Earlier this month, experts from the Hackett Group noted generative AI could dramatically alter the landscape of finance operations. By harnessing AI, finance departments could potentially see a 40% reduction in both SG&A costs and staff in the next five to seven years.
This significant reduction underscores the power of AI in streamlining processes and cutting operational costs.
The potential of AI in finance is further highlighted by its diverse applications, including accounting support, anomaly/error detection, and financial analysis. Such varied uses within finance show that AI’s impact is not limited to a few areas but spans the entire spectrum of financial operations????.
Early successes and future potential
AI’s role in finance has already seen some successes. Teams leveraging AI have demonstrated remarkable efficiency and cost reductions. These teams have managed to function at 47% lower operational costs compared to their peers and have achieved a reduction in operational costs of 1.3%.
One of the earlier adopters was JP Morgan Chase; in 2017, the bank implemented an AI-powered contract analysis system that is able to analyse legal documents and extract important clauses, such as termination clauses and non-disclosure agreements, with an accuracy rate of 95%.
The system has significantly improved the bank’s efficiency in reviewing and managing contracts, reducing the time required for manual review by approximately 360,000 hours per year.
Similarly, research from EY noted a major US retailer combined data from points of sales, inventory, and pricing to create a ‘war room’ for the holiday season. Using AI analytics, the finance team worked with the retail outlets to create dynamic to-the-minute pricing that maximized the balance between revenues and unit sales.
Oracle NetSuite’s AI-driven solutions, showcased at SuiteWorld 2023, also highlighted the potential of AI in finance, offering tools for real-time insights, automated processes, and supporting global growth.
Barriers to adoption
However, the adoption of AI in finance is not without its challenges. The primary obstacle to AI adoption in finance is not technology or cost, but other organizational priorities. Finance leaders cite reasons such as lack of technical capabilities, poor quality data, and insufficient use cases for their reluctance to invest in AI.
This perspective is echoed in the insights provided by Eric Emans, CFO of Nintex, who emphasises the importance of having fully optimised processes before adopting AI. Rushing into AI adoption without proper groundwork can pose significant risks.
“AI is a seriously impressive technology that will transform finance processes and how organisations approach risk management. But the stakes for not getting the AI recipe right are high,” he wrote. “Especially within finance departments where the well-being of an organisation rests on the ability of teams to predict financial conditions accurately.”
Additionally, the quality of data and employee upskilling are critical for successful AI integration. Employees and management must fully understand the technology and how it can improve their day-to-day tasks to see positive results. Implementing AI too quickly may mean finance teams lack the skills and understanding required to avoid critical mistakes and consequences in using AI.

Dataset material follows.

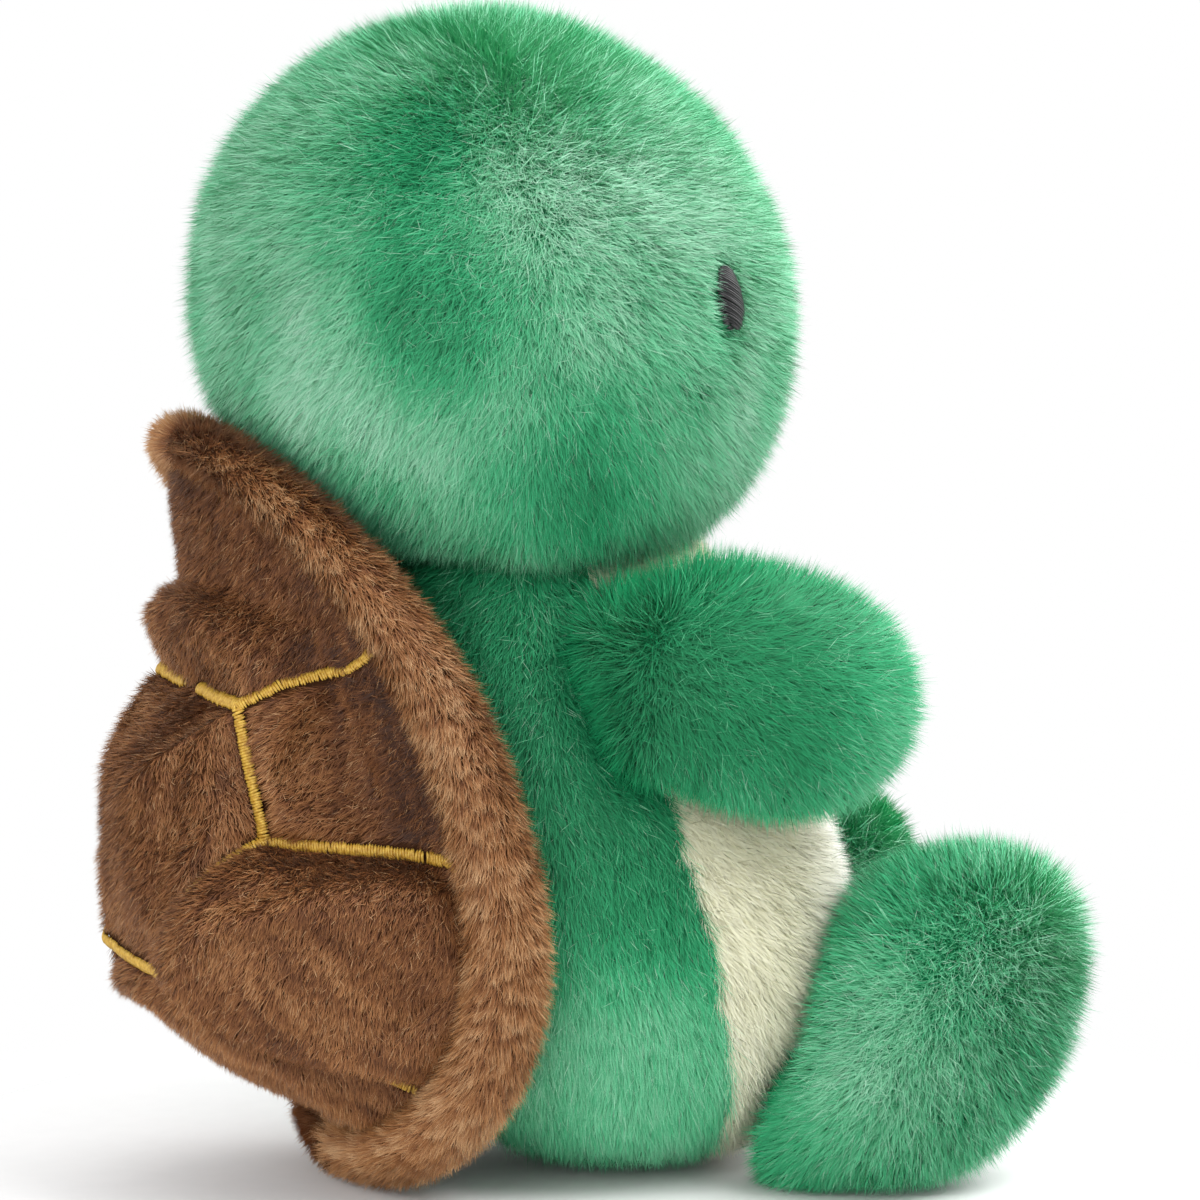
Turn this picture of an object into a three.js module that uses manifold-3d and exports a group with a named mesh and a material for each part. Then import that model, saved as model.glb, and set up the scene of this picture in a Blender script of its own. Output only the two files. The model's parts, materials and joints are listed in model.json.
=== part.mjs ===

Additionally, without proper training, employees may feel threatened by the pace of new technology and are more likely to resist rapid changes. CFOs must find ways to keep human interests at the centre of AI implementation through upskilling initiatives that help employees become more efficient using AI. Securing employee buy-in will also allow AI initiatives to scale throughout the department.
Ensuring that finance teams are prepared and have the necessary skills to utilise AI is crucial to avoid critical mistakes and maximise the benefits of AI????.
The ‘human’ element in AI integration
Balancing the technological advancement with the human element is key to successful AI integration. Rene Ho from Taulia highlights the importance of balancing automation with human touch, especially in sensitive areas like fraud detection.
“AI can help speed up the process of gathering and processing information for credit decisions, but the final decision is still made by a human,” he says.
In 2014, PayPal implemented an AI-powered fraud detection system that uses machine learning algorithms to analyse transactions and identify fraudulent activity in real-time.
The system has been highly effective, reducing fraudulent transactions by 40%, saving PayPal approximately $700 million in losses in the first two years after implementation. This has enabled the company to provide better services to its clients while reducing costs and improving efficiency.
Moreover, the fear of AI replacing jobs necessitates CFOs to position AI as a collaborative tool rather than a replacement. This approach helps in securing employee buy-in and ensures effective use of AI.
It is crucial for operational staff to be involved in designing AI solutions and for managers and leaders to understand where AI fits strategically in the organisation. This collaborative approach can help in overcoming barriers to AI adoption and ensure that AI delivers the transformative impact that finance leaders expect.
Will the status quo change?
The current state of AI in finance, as reported by Gartner, shows a sector still hesitant to fully embrace AI, despite its significant potential benefits. The challenge for CFOs lies in overcoming barriers to adoption and effectively integrating AI into finance functions as a tool for efficiency and strategic decision-making.
By balancing technological advancement with the human element, and ensuring proper groundwork and upskilling, the finance sector can harness the full potential of AI, transforming not just their operations but also their strategic impact in the wider business landscape.